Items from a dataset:
----

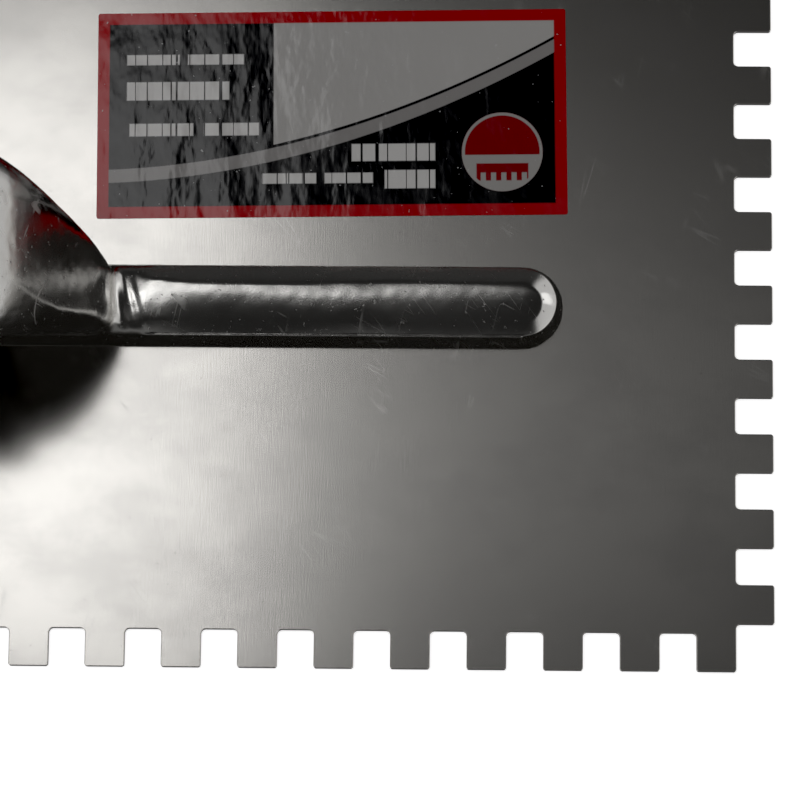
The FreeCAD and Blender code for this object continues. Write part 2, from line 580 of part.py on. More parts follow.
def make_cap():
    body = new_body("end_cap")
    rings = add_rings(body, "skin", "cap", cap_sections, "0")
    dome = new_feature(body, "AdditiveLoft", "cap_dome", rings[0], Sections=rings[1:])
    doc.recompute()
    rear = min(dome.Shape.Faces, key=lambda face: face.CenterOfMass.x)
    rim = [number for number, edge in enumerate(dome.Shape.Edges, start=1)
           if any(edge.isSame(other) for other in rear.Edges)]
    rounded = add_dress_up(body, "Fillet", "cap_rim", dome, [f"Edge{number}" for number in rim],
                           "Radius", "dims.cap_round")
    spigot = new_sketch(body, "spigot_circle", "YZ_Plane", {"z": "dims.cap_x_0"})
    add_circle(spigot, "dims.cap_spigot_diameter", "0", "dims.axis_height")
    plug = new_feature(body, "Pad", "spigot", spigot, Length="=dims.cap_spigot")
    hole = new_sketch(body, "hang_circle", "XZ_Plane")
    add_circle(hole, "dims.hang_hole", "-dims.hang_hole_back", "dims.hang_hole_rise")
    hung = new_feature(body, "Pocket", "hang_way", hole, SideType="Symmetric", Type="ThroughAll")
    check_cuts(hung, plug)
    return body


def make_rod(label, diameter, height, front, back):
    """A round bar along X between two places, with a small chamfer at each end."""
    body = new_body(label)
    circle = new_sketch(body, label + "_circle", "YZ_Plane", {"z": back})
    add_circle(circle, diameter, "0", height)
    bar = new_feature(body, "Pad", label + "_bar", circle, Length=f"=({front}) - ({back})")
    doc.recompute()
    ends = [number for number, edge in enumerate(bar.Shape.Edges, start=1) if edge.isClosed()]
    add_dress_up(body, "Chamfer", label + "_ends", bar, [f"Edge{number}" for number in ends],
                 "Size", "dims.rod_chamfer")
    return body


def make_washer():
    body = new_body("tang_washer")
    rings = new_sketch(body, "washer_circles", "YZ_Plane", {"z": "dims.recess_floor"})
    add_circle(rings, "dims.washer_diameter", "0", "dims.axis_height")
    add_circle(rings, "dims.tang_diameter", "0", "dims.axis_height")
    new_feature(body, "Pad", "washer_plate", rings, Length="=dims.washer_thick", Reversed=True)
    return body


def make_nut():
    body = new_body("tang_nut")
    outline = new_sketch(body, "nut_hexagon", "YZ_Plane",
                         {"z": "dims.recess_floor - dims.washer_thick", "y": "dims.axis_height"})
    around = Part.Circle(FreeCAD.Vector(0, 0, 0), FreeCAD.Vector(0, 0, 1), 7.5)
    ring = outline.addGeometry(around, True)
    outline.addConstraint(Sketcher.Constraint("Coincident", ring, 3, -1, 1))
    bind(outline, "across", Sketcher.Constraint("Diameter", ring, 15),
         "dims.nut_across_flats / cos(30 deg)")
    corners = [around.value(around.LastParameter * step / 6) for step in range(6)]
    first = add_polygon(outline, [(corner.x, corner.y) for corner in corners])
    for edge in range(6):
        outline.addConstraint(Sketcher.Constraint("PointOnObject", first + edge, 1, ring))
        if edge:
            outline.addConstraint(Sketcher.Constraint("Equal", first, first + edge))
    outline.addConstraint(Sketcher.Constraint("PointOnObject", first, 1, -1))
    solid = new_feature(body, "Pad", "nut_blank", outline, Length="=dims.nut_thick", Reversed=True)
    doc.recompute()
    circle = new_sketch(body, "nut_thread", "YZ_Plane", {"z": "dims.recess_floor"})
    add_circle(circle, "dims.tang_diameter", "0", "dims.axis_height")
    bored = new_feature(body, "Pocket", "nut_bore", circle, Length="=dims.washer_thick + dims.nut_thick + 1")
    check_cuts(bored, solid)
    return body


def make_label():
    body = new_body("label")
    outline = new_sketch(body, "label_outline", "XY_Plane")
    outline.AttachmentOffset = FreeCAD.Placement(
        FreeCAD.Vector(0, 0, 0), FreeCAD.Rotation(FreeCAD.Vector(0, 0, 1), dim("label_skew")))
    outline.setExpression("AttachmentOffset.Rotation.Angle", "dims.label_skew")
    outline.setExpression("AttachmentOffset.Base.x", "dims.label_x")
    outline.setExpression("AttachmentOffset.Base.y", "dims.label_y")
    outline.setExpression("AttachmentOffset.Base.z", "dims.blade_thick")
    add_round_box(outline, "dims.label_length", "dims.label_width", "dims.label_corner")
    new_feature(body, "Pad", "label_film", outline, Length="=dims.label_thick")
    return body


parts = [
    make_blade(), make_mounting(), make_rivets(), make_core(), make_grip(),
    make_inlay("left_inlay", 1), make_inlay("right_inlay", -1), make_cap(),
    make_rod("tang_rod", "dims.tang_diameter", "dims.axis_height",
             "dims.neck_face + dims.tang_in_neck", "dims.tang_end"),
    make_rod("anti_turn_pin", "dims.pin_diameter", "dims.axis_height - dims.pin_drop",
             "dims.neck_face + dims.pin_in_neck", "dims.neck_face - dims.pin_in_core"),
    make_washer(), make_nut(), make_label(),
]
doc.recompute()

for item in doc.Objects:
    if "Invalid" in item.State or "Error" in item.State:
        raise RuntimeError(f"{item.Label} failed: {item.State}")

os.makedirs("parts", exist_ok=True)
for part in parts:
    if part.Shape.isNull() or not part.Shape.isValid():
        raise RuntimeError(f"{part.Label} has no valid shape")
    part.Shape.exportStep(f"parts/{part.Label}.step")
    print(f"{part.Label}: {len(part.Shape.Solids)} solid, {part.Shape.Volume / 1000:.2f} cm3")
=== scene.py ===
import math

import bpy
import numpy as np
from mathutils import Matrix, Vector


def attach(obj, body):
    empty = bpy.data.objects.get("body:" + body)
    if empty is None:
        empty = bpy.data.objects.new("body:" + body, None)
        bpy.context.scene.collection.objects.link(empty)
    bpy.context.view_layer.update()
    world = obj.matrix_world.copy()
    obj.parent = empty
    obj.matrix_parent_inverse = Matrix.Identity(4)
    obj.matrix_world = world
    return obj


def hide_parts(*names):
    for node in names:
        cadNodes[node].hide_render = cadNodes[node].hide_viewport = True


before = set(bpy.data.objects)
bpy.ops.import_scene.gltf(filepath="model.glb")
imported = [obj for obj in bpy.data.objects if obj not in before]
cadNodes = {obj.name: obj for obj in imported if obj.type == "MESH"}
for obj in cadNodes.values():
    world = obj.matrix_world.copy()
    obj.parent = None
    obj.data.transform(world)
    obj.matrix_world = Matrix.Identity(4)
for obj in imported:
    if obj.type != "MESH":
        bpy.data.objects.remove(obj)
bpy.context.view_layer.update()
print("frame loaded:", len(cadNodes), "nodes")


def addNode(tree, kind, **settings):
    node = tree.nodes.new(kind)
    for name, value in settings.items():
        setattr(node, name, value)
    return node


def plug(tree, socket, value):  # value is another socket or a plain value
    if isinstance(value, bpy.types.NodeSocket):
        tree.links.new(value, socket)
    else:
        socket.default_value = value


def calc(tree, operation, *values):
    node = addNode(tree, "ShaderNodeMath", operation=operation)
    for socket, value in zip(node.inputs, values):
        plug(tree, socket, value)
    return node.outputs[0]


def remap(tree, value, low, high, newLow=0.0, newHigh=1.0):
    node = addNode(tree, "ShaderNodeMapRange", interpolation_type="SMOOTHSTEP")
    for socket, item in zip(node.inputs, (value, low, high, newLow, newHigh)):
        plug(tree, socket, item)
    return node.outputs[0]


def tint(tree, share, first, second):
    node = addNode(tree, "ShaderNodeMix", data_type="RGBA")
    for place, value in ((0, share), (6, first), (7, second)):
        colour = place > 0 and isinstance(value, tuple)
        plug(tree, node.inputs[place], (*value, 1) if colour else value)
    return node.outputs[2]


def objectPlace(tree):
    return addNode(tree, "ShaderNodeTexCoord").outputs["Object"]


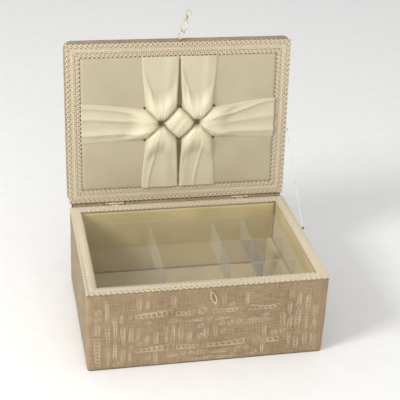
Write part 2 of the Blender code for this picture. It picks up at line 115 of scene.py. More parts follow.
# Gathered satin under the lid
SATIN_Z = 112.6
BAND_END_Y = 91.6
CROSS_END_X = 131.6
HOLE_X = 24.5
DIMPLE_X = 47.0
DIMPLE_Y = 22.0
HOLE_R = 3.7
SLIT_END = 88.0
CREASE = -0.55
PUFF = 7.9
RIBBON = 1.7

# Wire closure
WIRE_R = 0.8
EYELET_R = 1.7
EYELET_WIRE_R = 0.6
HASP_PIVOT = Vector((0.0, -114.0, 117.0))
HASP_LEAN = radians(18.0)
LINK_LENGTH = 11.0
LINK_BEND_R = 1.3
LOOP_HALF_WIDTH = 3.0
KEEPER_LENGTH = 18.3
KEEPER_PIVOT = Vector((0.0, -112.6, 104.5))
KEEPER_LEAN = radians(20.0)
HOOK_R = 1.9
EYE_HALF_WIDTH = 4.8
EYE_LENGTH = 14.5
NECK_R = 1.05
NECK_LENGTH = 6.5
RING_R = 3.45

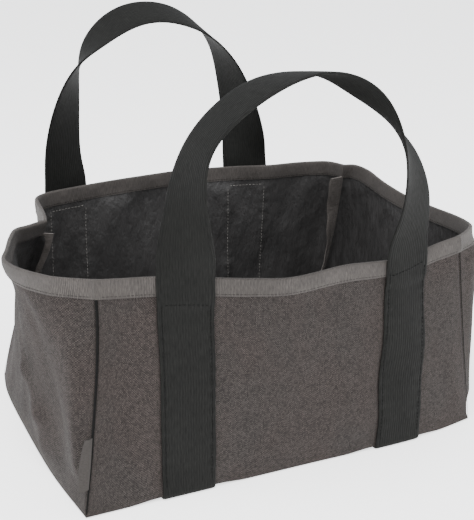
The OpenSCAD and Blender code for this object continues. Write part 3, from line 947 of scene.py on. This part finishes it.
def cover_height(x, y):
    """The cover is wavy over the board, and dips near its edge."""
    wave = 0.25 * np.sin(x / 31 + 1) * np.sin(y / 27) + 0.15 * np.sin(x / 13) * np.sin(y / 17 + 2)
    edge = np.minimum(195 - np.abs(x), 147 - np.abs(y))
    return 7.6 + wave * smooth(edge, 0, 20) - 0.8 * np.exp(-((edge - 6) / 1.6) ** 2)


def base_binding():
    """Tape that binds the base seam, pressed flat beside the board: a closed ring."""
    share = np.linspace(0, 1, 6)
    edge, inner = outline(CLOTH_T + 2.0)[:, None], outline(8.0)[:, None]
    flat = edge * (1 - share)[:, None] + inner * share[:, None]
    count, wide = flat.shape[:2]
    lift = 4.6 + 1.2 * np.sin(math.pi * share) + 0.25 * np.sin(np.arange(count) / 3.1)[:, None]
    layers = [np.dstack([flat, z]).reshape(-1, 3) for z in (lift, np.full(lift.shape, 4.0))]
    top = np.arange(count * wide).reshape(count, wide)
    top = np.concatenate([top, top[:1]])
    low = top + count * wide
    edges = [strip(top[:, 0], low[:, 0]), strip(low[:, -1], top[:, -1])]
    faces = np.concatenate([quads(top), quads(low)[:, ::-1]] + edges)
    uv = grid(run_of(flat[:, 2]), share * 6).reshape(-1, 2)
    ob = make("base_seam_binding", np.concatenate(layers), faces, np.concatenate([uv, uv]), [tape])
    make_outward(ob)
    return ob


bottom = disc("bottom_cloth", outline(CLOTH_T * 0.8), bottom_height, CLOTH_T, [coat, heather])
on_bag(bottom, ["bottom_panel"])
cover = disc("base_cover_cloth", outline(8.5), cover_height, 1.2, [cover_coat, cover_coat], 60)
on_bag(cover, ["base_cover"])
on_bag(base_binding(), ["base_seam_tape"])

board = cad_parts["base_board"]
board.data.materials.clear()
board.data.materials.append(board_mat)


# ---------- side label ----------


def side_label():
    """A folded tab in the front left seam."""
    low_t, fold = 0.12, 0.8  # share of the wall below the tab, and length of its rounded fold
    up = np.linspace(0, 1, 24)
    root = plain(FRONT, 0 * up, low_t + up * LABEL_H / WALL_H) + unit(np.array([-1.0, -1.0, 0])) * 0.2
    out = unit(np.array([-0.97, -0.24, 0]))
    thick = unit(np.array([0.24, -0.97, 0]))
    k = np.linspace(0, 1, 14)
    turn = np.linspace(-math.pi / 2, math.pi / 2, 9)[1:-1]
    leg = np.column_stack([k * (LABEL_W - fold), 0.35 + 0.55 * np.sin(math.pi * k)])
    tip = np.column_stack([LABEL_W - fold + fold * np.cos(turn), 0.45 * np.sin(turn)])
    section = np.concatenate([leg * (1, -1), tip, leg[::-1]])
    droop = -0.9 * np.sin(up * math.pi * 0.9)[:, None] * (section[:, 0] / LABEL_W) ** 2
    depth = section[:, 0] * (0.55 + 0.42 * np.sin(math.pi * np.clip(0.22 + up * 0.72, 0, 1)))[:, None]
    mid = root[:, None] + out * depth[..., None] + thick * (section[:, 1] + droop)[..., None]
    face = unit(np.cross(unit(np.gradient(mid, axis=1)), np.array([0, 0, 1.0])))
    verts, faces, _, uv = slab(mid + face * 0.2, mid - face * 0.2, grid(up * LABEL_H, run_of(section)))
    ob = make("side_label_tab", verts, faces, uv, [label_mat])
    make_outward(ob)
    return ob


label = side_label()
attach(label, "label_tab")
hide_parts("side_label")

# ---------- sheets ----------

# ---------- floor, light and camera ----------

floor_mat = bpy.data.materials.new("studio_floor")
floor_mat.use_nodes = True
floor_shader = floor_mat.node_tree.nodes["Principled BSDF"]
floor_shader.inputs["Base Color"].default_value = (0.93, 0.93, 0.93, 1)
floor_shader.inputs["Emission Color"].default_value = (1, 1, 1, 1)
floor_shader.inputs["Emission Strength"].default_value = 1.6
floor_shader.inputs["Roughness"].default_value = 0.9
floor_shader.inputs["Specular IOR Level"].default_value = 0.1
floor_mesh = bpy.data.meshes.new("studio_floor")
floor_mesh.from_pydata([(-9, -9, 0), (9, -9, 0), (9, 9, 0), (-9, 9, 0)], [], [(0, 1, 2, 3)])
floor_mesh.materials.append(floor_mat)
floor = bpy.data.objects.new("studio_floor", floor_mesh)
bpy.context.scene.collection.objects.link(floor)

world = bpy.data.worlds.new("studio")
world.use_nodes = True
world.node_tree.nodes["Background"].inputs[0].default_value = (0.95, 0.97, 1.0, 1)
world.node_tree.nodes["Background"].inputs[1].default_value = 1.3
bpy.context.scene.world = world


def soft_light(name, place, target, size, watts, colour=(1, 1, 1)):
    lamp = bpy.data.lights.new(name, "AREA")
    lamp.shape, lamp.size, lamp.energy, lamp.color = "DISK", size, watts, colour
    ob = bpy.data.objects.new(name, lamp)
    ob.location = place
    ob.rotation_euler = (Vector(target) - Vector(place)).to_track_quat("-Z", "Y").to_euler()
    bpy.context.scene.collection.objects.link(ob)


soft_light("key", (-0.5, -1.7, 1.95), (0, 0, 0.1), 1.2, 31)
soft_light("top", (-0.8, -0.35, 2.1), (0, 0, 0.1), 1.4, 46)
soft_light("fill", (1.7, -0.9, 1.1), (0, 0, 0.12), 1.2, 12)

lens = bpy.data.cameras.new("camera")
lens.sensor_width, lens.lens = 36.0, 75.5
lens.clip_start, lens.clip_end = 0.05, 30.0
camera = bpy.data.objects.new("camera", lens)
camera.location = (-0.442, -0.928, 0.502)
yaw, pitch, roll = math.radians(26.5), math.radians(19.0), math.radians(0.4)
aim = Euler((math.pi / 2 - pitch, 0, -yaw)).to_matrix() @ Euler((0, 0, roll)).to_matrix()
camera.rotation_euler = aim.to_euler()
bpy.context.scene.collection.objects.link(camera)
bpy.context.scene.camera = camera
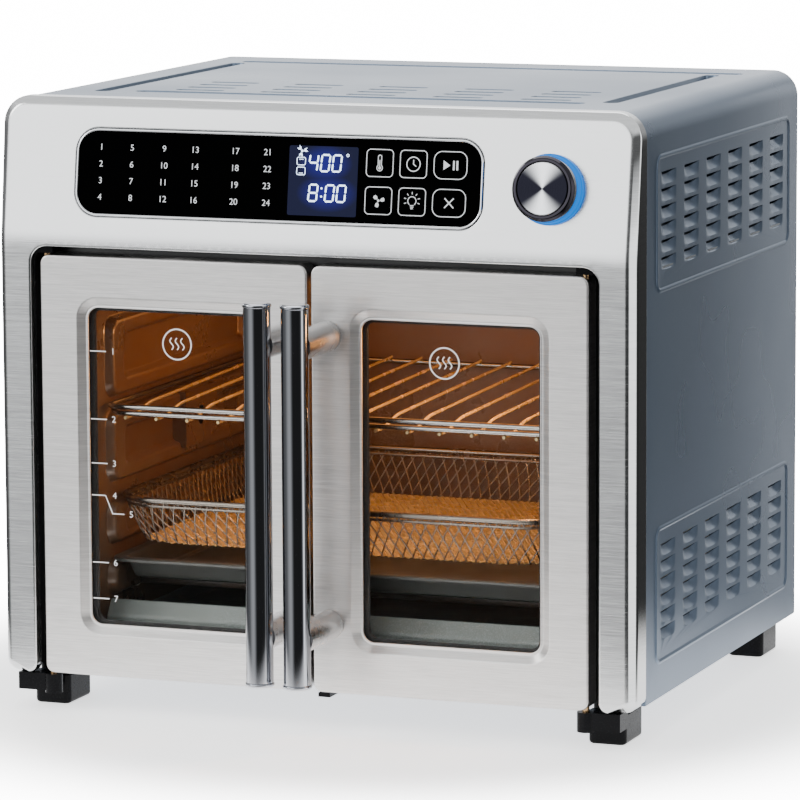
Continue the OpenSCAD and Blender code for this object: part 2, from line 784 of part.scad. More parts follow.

----

Given instruction:
Write the lines again exactly, beginning at the line that has "for item in" and stopping after the line that has "for node in"; include no other lines.

Exercise response:
for item in doc.Objects:
    if "Invalid" in item.State or "Error" in item.State:
        raise RuntimeError(f"{item.Label} failed: {item.State}")

os.makedirs("parts", exist_ok=True)
for part in parts:
    if part.Shape.isNull() or not part.Shape.isValid():
        raise RuntimeError(f"{part.Label} has no valid shape")
    part.Shape.exportStep(f"parts/{part.Label}.step")
    print(f"{part.Label}: {len(part.Shape.Solids)} solid, {part.Shape.Volume / 1000:.2f} cm3")
=== scene.py ===
import math

import bpy
import numpy as np
from mathutils import Matrix, Vector


def attach(obj, body):
    empty = bpy.data.objects.get("body:" + body)
    if empty is None:
        empty = bpy.data.objects.new("body:" + body, None)
        bpy.context.scene.collection.objects.link(empty)
    bpy.context.view_layer.update()
    world = obj.matrix_world.copy()
    obj.parent = empty
    obj.matrix_parent_inverse = Matrix.Identity(4)
    obj.matrix_world = world
    return obj


def hide_parts(*names):
    for node in names:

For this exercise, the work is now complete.